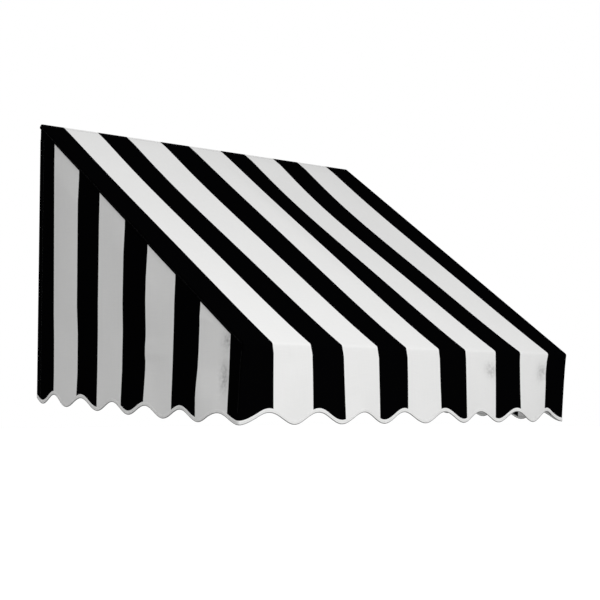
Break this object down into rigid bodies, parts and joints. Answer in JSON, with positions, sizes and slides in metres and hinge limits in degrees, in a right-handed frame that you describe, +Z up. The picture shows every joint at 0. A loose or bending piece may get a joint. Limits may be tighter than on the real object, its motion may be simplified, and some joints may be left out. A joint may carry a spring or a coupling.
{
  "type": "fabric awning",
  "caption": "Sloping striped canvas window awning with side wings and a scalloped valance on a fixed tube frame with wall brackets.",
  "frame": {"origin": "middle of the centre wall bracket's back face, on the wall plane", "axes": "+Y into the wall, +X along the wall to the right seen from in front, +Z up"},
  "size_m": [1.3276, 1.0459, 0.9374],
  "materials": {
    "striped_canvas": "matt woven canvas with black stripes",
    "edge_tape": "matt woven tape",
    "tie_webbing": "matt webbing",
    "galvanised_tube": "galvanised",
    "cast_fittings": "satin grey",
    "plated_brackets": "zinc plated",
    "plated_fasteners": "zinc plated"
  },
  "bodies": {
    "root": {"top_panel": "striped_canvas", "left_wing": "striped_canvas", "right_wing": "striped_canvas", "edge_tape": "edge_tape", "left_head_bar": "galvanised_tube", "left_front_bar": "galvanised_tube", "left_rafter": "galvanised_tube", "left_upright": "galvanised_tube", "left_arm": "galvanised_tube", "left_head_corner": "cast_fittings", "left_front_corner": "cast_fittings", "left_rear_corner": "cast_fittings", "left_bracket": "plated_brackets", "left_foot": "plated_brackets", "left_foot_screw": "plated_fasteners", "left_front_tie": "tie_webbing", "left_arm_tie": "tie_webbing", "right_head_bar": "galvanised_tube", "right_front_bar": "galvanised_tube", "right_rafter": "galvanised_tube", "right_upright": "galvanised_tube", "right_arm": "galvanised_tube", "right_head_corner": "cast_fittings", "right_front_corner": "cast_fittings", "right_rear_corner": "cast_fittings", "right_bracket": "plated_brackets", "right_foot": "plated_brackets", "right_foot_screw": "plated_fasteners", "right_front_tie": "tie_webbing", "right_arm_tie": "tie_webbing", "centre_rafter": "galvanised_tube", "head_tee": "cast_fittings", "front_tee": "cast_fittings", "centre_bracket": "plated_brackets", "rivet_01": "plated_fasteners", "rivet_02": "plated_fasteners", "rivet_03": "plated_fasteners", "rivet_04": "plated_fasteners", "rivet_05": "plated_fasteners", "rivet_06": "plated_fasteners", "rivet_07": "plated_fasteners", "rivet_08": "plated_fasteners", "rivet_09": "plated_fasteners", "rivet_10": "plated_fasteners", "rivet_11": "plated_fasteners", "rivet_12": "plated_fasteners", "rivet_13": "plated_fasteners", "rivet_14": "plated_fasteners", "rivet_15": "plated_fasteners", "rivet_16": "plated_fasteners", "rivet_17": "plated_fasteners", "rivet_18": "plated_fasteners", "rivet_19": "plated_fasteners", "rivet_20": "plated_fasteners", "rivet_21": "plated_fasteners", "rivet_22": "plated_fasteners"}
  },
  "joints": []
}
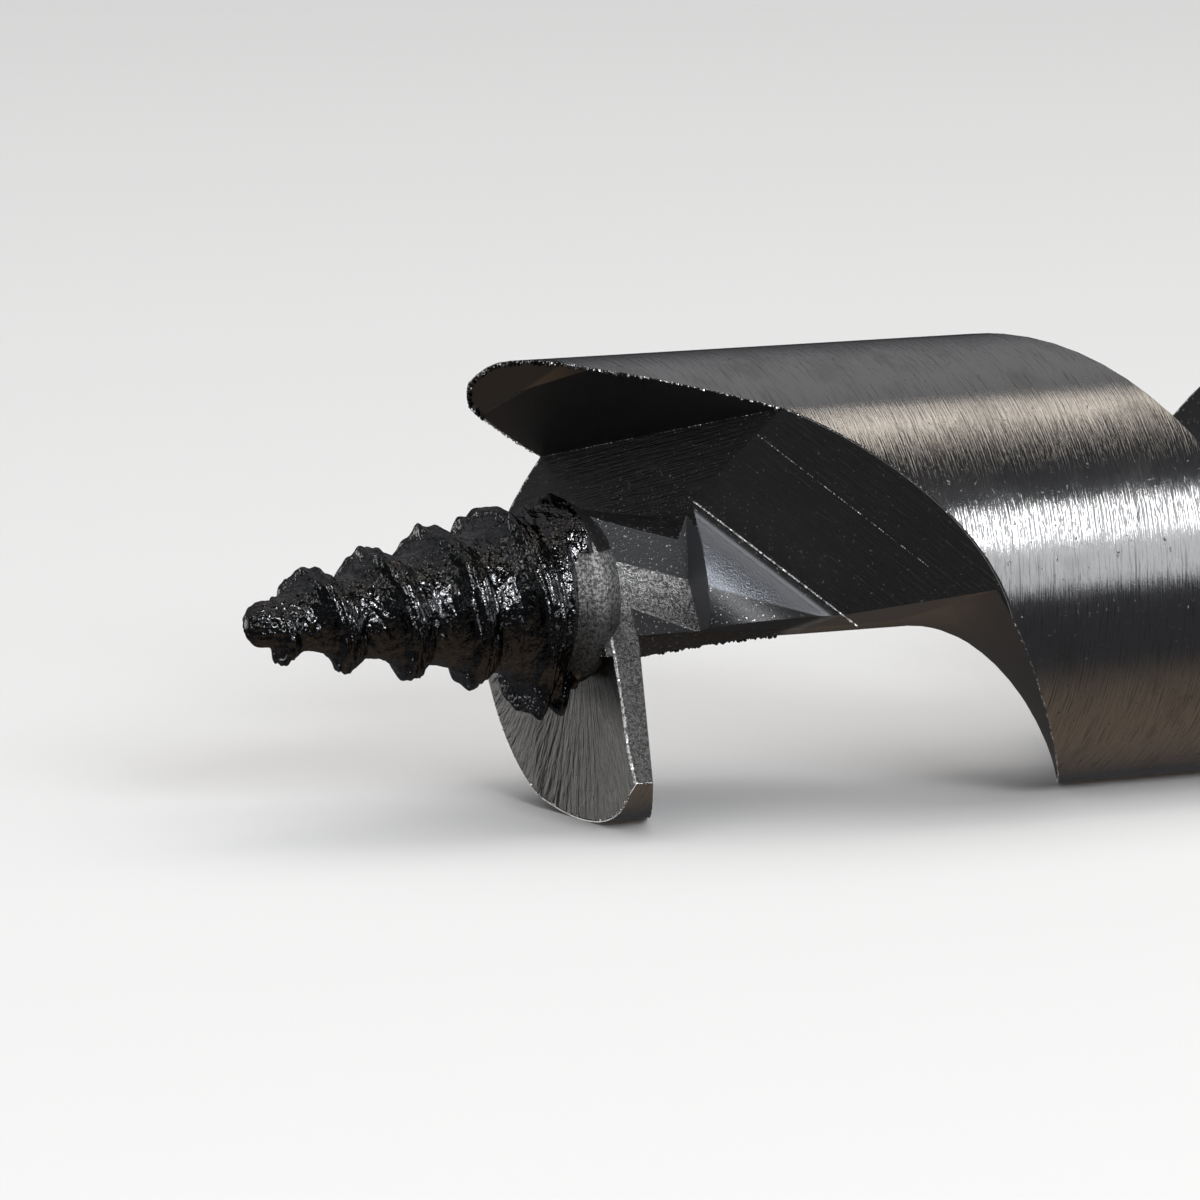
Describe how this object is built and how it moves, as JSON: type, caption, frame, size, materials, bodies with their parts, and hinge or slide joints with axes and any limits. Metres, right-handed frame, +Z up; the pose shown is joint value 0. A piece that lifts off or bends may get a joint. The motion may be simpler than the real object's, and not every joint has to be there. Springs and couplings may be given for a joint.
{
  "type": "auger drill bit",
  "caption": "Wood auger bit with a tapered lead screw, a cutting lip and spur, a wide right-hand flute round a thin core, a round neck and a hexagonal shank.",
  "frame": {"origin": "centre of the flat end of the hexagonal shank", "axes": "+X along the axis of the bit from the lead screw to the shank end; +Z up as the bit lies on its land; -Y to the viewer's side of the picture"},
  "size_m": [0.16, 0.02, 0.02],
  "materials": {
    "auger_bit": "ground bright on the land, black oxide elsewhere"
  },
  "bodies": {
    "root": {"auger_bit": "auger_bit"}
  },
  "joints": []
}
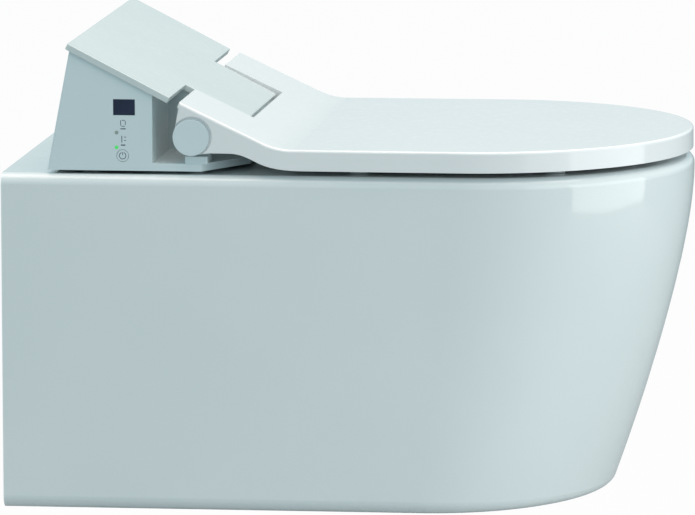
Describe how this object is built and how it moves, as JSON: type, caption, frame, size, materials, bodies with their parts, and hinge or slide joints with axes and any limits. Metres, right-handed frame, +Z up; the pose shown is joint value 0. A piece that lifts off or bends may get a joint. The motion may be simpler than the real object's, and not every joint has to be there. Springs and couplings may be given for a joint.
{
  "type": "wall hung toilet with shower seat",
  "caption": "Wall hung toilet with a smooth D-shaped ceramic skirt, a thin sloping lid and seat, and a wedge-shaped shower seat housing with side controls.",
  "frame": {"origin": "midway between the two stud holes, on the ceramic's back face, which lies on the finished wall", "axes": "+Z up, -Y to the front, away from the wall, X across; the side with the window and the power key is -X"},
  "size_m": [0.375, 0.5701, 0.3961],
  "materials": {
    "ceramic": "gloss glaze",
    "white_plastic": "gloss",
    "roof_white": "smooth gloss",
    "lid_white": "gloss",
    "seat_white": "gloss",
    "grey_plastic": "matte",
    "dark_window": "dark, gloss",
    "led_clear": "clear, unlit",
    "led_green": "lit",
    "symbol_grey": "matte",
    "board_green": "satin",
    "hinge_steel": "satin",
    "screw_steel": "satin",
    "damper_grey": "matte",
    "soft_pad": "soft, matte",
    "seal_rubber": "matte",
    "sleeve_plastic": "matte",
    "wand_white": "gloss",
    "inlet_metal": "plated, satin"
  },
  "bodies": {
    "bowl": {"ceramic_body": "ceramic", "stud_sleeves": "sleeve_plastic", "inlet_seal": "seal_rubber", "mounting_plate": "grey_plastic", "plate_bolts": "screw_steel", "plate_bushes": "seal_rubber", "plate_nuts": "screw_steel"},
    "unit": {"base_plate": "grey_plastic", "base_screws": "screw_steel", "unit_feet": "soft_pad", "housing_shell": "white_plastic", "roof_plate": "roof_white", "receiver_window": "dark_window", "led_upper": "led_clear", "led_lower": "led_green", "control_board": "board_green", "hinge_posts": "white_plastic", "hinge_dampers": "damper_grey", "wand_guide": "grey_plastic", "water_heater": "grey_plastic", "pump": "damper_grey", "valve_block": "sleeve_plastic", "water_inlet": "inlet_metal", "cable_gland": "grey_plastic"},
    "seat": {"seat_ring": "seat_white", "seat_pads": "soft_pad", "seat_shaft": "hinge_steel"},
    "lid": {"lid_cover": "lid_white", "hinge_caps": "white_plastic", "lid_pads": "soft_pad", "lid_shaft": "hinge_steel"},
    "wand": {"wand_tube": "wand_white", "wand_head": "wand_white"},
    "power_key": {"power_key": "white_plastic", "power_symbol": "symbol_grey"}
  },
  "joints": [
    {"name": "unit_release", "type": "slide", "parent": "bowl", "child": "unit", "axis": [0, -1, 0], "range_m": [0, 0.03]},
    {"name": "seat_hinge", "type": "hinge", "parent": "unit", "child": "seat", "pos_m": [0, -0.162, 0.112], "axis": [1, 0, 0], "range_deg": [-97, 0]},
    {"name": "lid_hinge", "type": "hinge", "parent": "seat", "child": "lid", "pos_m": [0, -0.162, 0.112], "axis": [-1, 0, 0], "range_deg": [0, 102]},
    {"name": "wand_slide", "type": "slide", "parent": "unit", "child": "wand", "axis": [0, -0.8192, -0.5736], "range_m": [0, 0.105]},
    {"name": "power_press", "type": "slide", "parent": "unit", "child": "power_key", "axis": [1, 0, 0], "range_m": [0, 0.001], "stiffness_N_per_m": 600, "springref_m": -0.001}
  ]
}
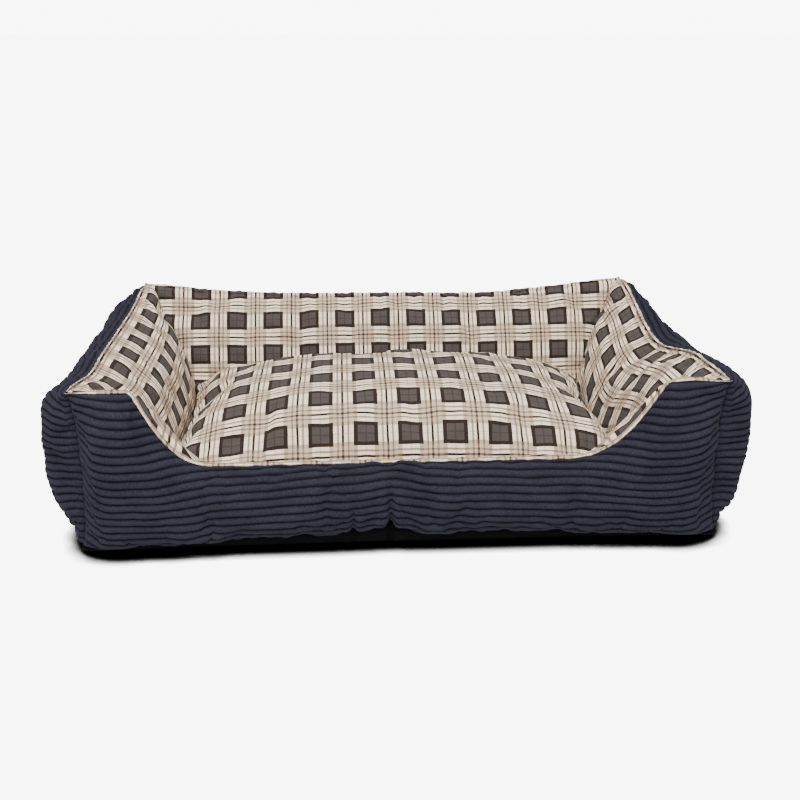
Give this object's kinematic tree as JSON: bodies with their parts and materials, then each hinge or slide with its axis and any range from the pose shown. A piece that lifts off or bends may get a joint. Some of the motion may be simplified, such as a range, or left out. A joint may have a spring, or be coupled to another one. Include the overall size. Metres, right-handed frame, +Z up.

● ● ● ● ●

* [Goal]:
Repeat the entries above exactly, leaving nothing out.

* [Exercise result]:
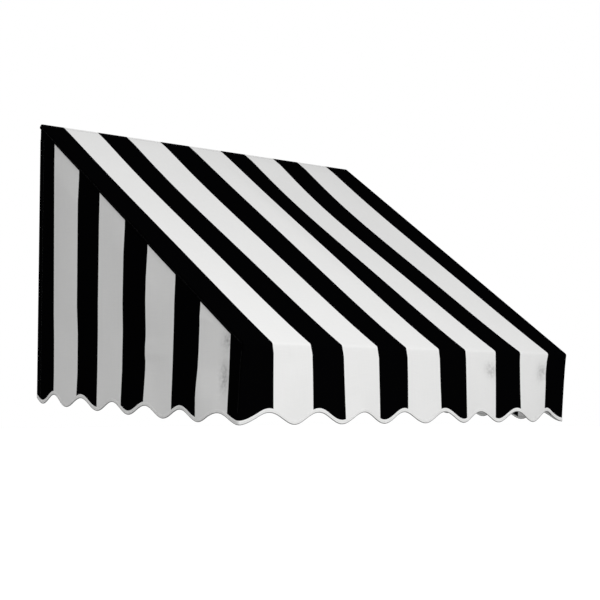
Break this object down into rigid bodies, parts and joints. Answer in JSON, with positions, sizes and slides in metres and hinge limits in degrees, in a right-handed frame that you describe, +Z up. The picture shows every joint at 0. A loose or bending piece may get a joint. Limits may be tighter than on the real object, its motion may be simplified, and some joints may be left out. A joint may carry a spring or a coupling.
{
  "type": "fabric awning",
  "caption": "Sloping striped canvas window awning with side wings and a scalloped valance on a fixed tube frame with wall brackets.",
  "frame": {"origin": "middle of the centre wall bracket's back face, on the wall plane", "axes": "+Y into the wall, +X along the wall to the right seen from in front, +Z up"},
  "size_m": [1.3276, 1.0459, 0.9374],
  "materials": {
    "striped_canvas": "matt woven canvas with black stripes",
    "edge_tape": "matt woven tape",
    "tie_webbing": "matt webbing",
    "galvanised_tube": "galvanised",
    "cast_fittings": "satin grey",
    "plated_brackets": "zinc plated",
    "plated_fasteners": "zinc plated"
  },
  "bodies": {
    "root": {"top_panel": "striped_canvas", "left_wing": "striped_canvas", "right_wing": "striped_canvas", "edge_tape": "edge_tape", "left_head_bar": "galvanised_tube", "left_front_bar": "galvanised_tube", "left_rafter": "galvanised_tube", "left_upright": "galvanised_tube", "left_arm": "galvanised_tube", "left_head_corner": "cast_fittings", "left_front_corner": "cast_fittings", "left_rear_corner": "cast_fittings", "left_bracket": "plated_brackets", "left_foot": "plated_brackets", "left_foot_screw": "plated_fasteners", "left_front_tie": "tie_webbing", "left_arm_tie": "tie_webbing", "right_head_bar": "galvanised_tube", "right_front_bar": "galvanised_tube", "right_rafter": "galvanised_tube", "right_upright": "galvanised_tube", "right_arm": "galvanised_tube", "right_head_corner": "cast_fittings", "right_front_corner": "cast_fittings", "right_rear_corner": "cast_fittings", "right_bracket": "plated_brackets", "right_foot": "plated_brackets", "right_foot_screw": "plated_fasteners", "right_front_tie": "tie_webbing", "right_arm_tie": "tie_webbing", "centre_rafter": "galvanised_tube", "head_tee": "cast_fittings", "front_tee": "cast_fittings", "centre_bracket": "plated_brackets", "rivet_01": "plated_fasteners", "rivet_02": "plated_fasteners", "rivet_03": "plated_fasteners", "rivet_04": "plated_fasteners", "rivet_05": "plated_fasteners", "rivet_06": "plated_fasteners", "rivet_07": "plated_fasteners", "rivet_08": "plated_fasteners", "rivet_09": "plated_fasteners", "rivet_10": "plated_fasteners", "rivet_11": "plated_fasteners", "rivet_12": "plated_fasteners", "rivet_13": "plated_fasteners", "rivet_14": "plated_fasteners", "rivet_15": "plated_fasteners", "rivet_16": "plated_fasteners", "rivet_17": "plated_fasteners", "rivet_18": "plated_fasteners", "rivet_19": "plated_fasteners", "rivet_20": "plated_fasteners", "rivet_21": "plated_fasteners", "rivet_22": "plated_fasteners"}
  },
  "joints": []
}
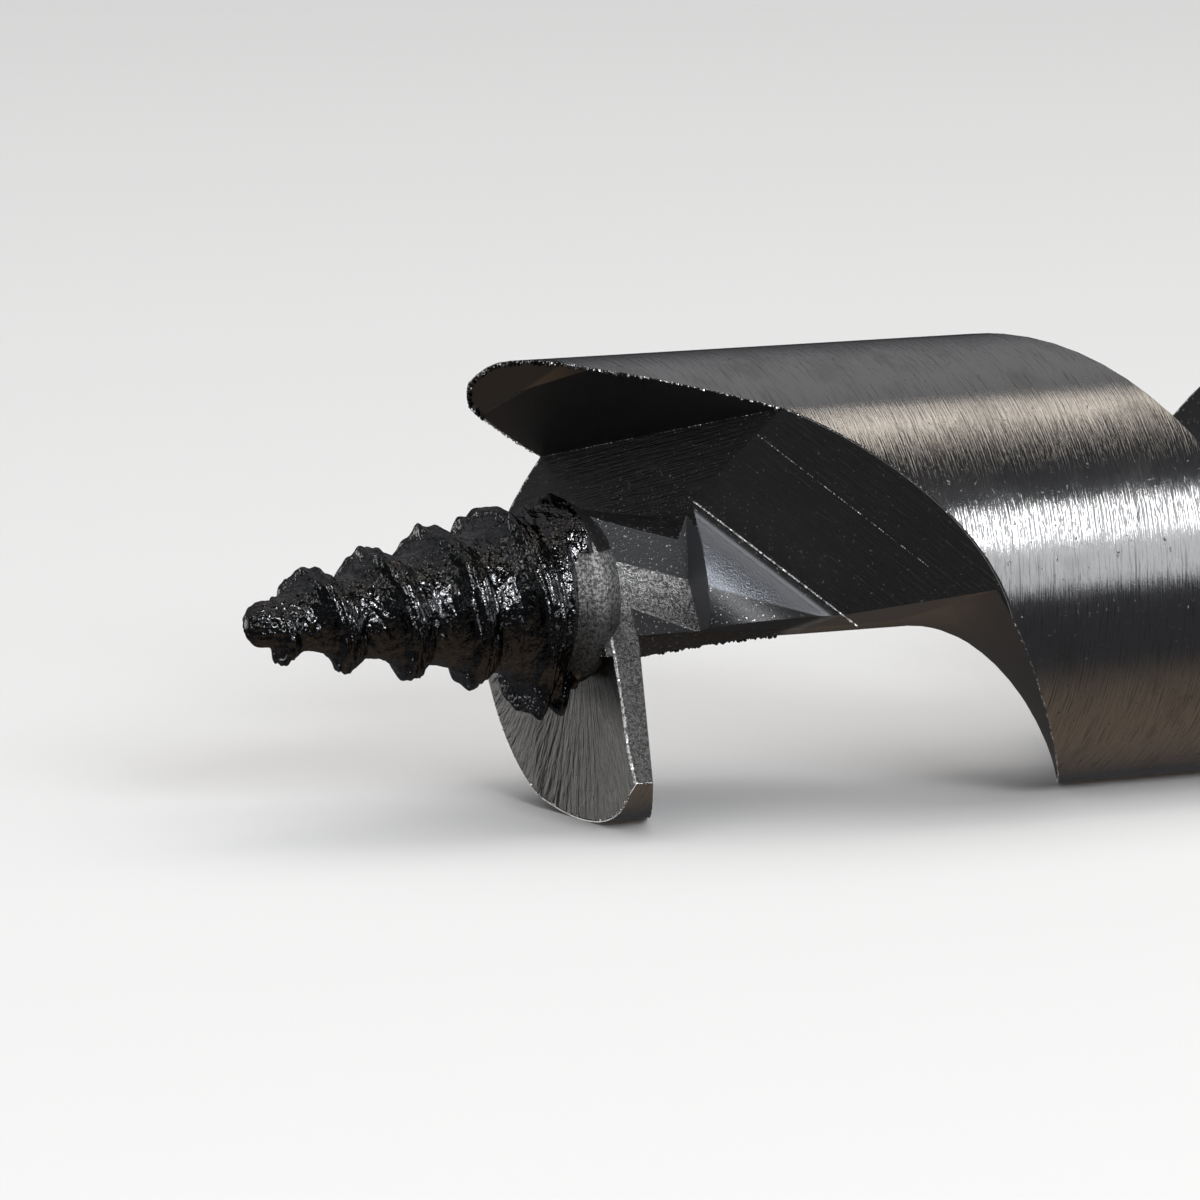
Describe how this object is built and how it moves, as JSON: type, caption, frame, size, materials, bodies with their parts, and hinge or slide joints with axes and any limits. Metres, right-handed frame, +Z up; the pose shown is joint value 0. A piece that lifts off or bends may get a joint. The motion may be simpler than the real object's, and not every joint has to be there. Springs and couplings may be given for a joint.
{
  "type": "auger drill bit",
  "caption": "Wood auger bit with a tapered lead screw, a cutting lip and spur, a wide right-hand flute round a thin core, a round neck and a hexagonal shank.",
  "frame": {"origin": "centre of the flat end of the hexagonal shank", "axes": "+X along the axis of the bit from the lead screw to the shank end; +Z up as the bit lies on its land; -Y to the viewer's side of the picture"},
  "size_m": [0.16, 0.02, 0.02],
  "materials": {
    "auger_bit": "ground bright on the land, black oxide elsewhere"
  },
  "bodies": {
    "root": {"auger_bit": "auger_bit"}
  },
  "joints": []
}
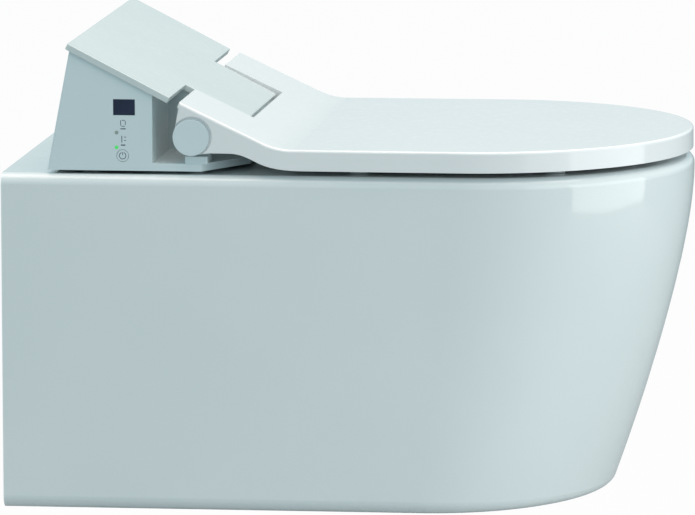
Describe how this object is built and how it moves, as JSON: type, caption, frame, size, materials, bodies with their parts, and hinge or slide joints with axes and any limits. Metres, right-handed frame, +Z up; the pose shown is joint value 0. A piece that lifts off or bends may get a joint. The motion may be simpler than the real object's, and not every joint has to be there. Springs and couplings may be given for a joint.
{
  "type": "wall hung toilet with shower seat",
  "caption": "Wall hung toilet with a smooth D-shaped ceramic skirt, a thin sloping lid and seat, and a wedge-shaped shower seat housing with side controls.",
  "frame": {"origin": "midway between the two stud holes, on the ceramic's back face, which lies on the finished wall", "axes": "+Z up, -Y to the front, away from the wall, X across; the side with the window and the power key is -X"},
  "size_m": [0.375, 0.5701, 0.3961],
  "materials": {
    "ceramic": "gloss glaze",
    "white_plastic": "gloss",
    "roof_white": "smooth gloss",
    "lid_white": "gloss",
    "seat_white": "gloss",
    "grey_plastic": "matte",
    "dark_window": "dark, gloss",
    "led_clear": "clear, unlit",
    "led_green": "lit",
    "symbol_grey": "matte",
    "board_green": "satin",
    "hinge_steel": "satin",
    "screw_steel": "satin",
    "damper_grey": "matte",
    "soft_pad": "soft, matte",
    "seal_rubber": "matte",
    "sleeve_plastic": "matte",
    "wand_white": "gloss",
    "inlet_metal": "plated, satin"
  },
  "bodies": {
    "bowl": {"ceramic_body": "ceramic", "stud_sleeves": "sleeve_plastic", "inlet_seal": "seal_rubber", "mounting_plate": "grey_plastic", "plate_bolts": "screw_steel", "plate_bushes": "seal_rubber", "plate_nuts": "screw_steel"},
    "unit": {"base_plate": "grey_plastic", "base_screws": "screw_steel", "unit_feet": "soft_pad", "housing_shell": "white_plastic", "roof_plate": "roof_white", "receiver_window": "dark_window", "led_upper": "led_clear", "led_lower": "led_green", "control_board": "board_green", "hinge_posts": "white_plastic", "hinge_dampers": "damper_grey", "wand_guide": "grey_plastic", "water_heater": "grey_plastic", "pump": "damper_grey", "valve_block": "sleeve_plastic", "water_inlet": "inlet_metal", "cable_gland": "grey_plastic"},
    "seat": {"seat_ring": "seat_white", "seat_pads": "soft_pad", "seat_shaft": "hinge_steel"},
    "lid": {"lid_cover": "lid_white", "hinge_caps": "white_plastic", "lid_pads": "soft_pad", "lid_shaft": "hinge_steel"},
    "wand": {"wand_tube": "wand_white", "wand_head": "wand_white"},
    "power_key": {"power_key": "white_plastic", "power_symbol": "symbol_grey"}
  },
  "joints": [
    {"name": "unit_release", "type": "slide", "parent": "bowl", "child": "unit", "axis": [0, -1, 0], "range_m": [0, 0.03]},
    {"name": "seat_hinge", "type": "hinge", "parent": "unit", "child": "seat", "pos_m": [0, -0.162, 0.112], "axis": [1, 0, 0], "range_deg": [-97, 0]},
    {"name": "lid_hinge", "type": "hinge", "parent": "seat", "child": "lid", "pos_m": [0, -0.162, 0.112], "axis": [-1, 0, 0], "range_deg": [0, 102]},
    {"name": "wand_slide", "type": "slide", "parent": "unit", "child": "wand", "axis": [0, -0.8192, -0.5736], "range_m": [0, 0.105]},
    {"name": "power_press", "type": "slide", "parent": "unit", "child": "power_key", "axis": [1, 0, 0], "range_m": [0, 0.001], "stiffness_N_per_m": 600, "springref_m": -0.001}
  ]
}
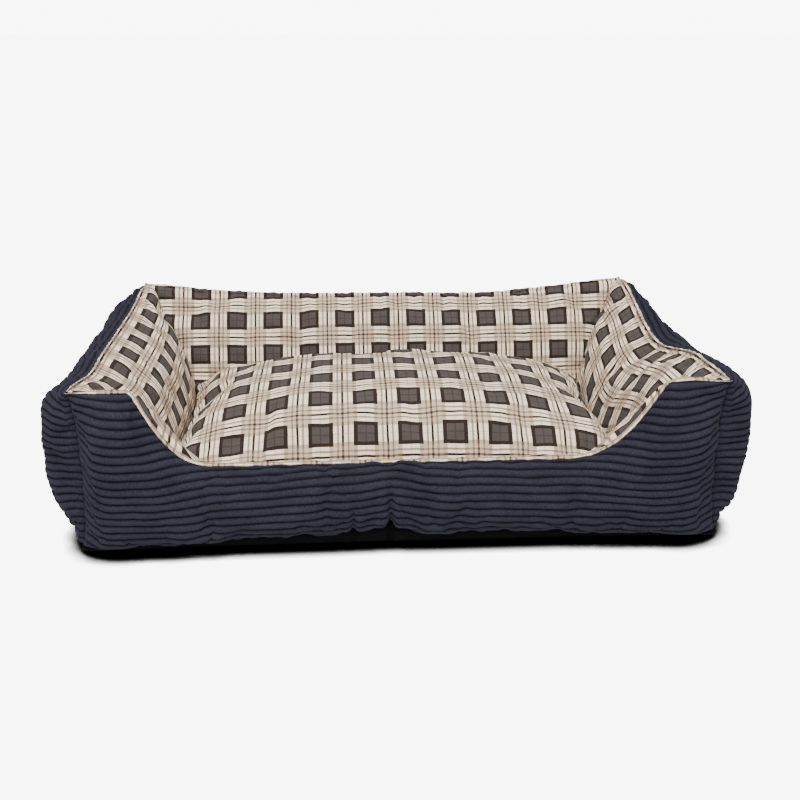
Give this object's kinematic tree as JSON: bodies with their parts and materials, then each hinge or slide with its axis and any range from the pose shown. A piece that lifts off or bends may get a joint. Some of the motion may be simplified, such as a range, or left out. A joint may have a spring, or be coupled to another one. Include the overall size. Metres, right-handed frame, +Z up.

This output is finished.